** START **

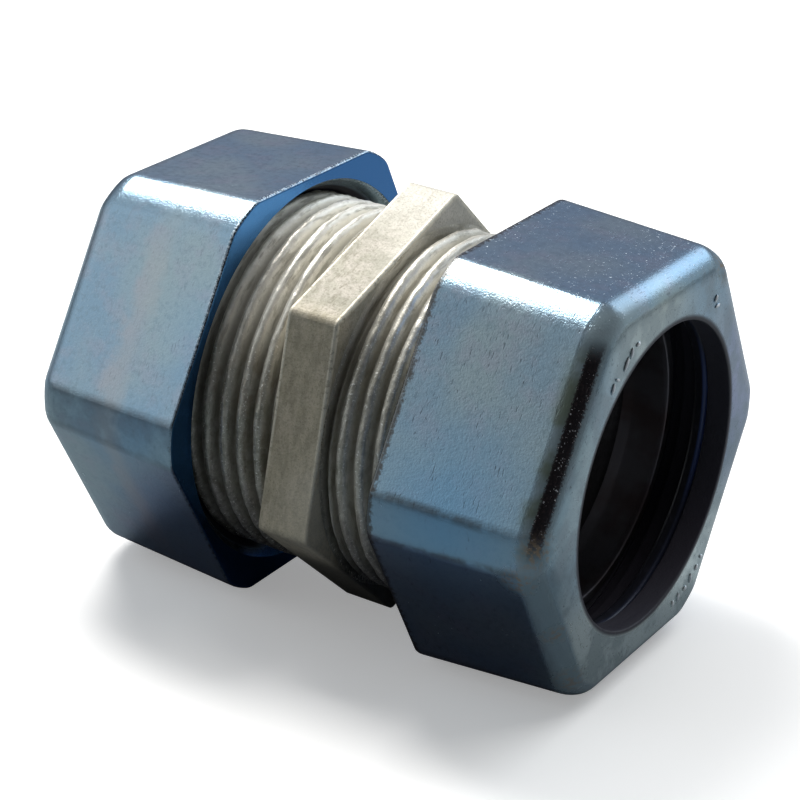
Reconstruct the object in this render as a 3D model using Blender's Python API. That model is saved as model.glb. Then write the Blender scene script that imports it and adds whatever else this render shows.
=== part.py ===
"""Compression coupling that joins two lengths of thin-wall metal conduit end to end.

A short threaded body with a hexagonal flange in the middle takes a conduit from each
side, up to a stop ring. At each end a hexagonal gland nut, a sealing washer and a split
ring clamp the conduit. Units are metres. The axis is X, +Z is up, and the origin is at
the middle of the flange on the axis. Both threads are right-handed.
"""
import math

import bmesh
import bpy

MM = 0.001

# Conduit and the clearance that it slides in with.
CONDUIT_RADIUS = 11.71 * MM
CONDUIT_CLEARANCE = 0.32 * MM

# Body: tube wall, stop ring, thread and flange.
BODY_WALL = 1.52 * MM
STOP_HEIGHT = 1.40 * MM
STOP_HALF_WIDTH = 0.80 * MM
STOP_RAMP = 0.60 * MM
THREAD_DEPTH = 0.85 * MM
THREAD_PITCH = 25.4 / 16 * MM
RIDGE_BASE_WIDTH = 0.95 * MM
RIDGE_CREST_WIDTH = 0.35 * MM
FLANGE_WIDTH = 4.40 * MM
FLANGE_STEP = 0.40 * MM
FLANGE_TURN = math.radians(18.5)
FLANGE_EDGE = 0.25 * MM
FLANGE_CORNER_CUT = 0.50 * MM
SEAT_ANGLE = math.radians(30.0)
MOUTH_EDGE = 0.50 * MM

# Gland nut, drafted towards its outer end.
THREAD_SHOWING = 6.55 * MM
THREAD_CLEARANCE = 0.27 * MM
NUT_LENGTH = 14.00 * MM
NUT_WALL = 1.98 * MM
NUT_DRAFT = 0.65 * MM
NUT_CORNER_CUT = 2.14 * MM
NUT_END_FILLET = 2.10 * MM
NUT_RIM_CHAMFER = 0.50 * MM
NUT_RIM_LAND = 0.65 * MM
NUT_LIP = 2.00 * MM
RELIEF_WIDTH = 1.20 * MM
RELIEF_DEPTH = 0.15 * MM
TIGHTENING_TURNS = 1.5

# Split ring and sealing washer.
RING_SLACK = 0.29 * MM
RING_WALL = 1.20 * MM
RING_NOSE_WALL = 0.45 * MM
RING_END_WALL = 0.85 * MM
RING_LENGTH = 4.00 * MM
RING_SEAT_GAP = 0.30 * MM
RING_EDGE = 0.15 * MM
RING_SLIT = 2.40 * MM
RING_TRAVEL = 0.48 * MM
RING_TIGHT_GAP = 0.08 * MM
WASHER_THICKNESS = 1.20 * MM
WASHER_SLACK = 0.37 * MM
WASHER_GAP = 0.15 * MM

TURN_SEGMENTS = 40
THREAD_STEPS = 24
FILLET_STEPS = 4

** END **

- **What the task asks**
Write the material out exactly, with nothing left out.

- **Answer in full**
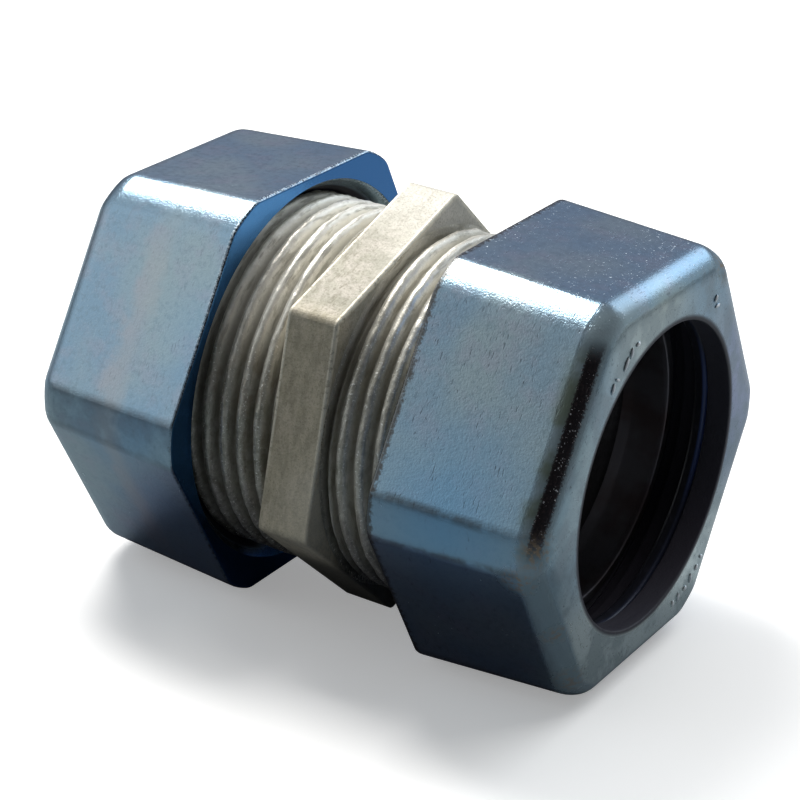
Reconstruct the object in this render as a 3D model using Blender's Python API. That model is saved as model.glb. Then write the Blender scene script that imports it and adds whatever else this render shows.
=== part.py ===
"""Compression coupling that joins two lengths of thin-wall metal conduit end to end.

A short threaded body with a hexagonal flange in the middle takes a conduit from each
side, up to a stop ring. At each end a hexagonal gland nut, a sealing washer and a split
ring clamp the conduit. Units are metres. The axis is X, +Z is up, and the origin is at
the middle of the flange on the axis. Both threads are right-handed.
"""
import math

import bmesh
import bpy

MM = 0.001

# Conduit and the clearance that it slides in with.
CONDUIT_RADIUS = 11.71 * MM
CONDUIT_CLEARANCE = 0.32 * MM

# Body: tube wall, stop ring, thread and flange.
BODY_WALL = 1.52 * MM
STOP_HEIGHT = 1.40 * MM
STOP_HALF_WIDTH = 0.80 * MM
STOP_RAMP = 0.60 * MM
THREAD_DEPTH = 0.85 * MM
THREAD_PITCH = 25.4 / 16 * MM
RIDGE_BASE_WIDTH = 0.95 * MM
RIDGE_CREST_WIDTH = 0.35 * MM
FLANGE_WIDTH = 4.40 * MM
FLANGE_STEP = 0.40 * MM
FLANGE_TURN = math.radians(18.5)
FLANGE_EDGE = 0.25 * MM
FLANGE_CORNER_CUT = 0.50 * MM
SEAT_ANGLE = math.radians(30.0)
MOUTH_EDGE = 0.50 * MM

# Gland nut, drafted towards its outer end.
THREAD_SHOWING = 6.55 * MM
THREAD_CLEARANCE = 0.27 * MM
NUT_LENGTH = 14.00 * MM
NUT_WALL = 1.98 * MM
NUT_DRAFT = 0.65 * MM
NUT_CORNER_CUT = 2.14 * MM
NUT_END_FILLET = 2.10 * MM
NUT_RIM_CHAMFER = 0.50 * MM
NUT_RIM_LAND = 0.65 * MM
NUT_LIP = 2.00 * MM
RELIEF_WIDTH = 1.20 * MM
RELIEF_DEPTH = 0.15 * MM
TIGHTENING_TURNS = 1.5

# Split ring and sealing washer.
RING_SLACK = 0.29 * MM
RING_WALL = 1.20 * MM
RING_NOSE_WALL = 0.45 * MM
RING_END_WALL = 0.85 * MM
RING_LENGTH = 4.00 * MM
RING_SEAT_GAP = 0.30 * MM
RING_EDGE = 0.15 * MM
RING_SLIT = 2.40 * MM
RING_TRAVEL = 0.48 * MM
RING_TIGHT_GAP = 0.08 * MM
WASHER_THICKNESS = 1.20 * MM
WASHER_SLACK = 0.37 * MM
WASHER_GAP = 0.15 * MM

TURN_SEGMENTS = 40
THREAD_STEPS = 24
FILLET_STEPS = 4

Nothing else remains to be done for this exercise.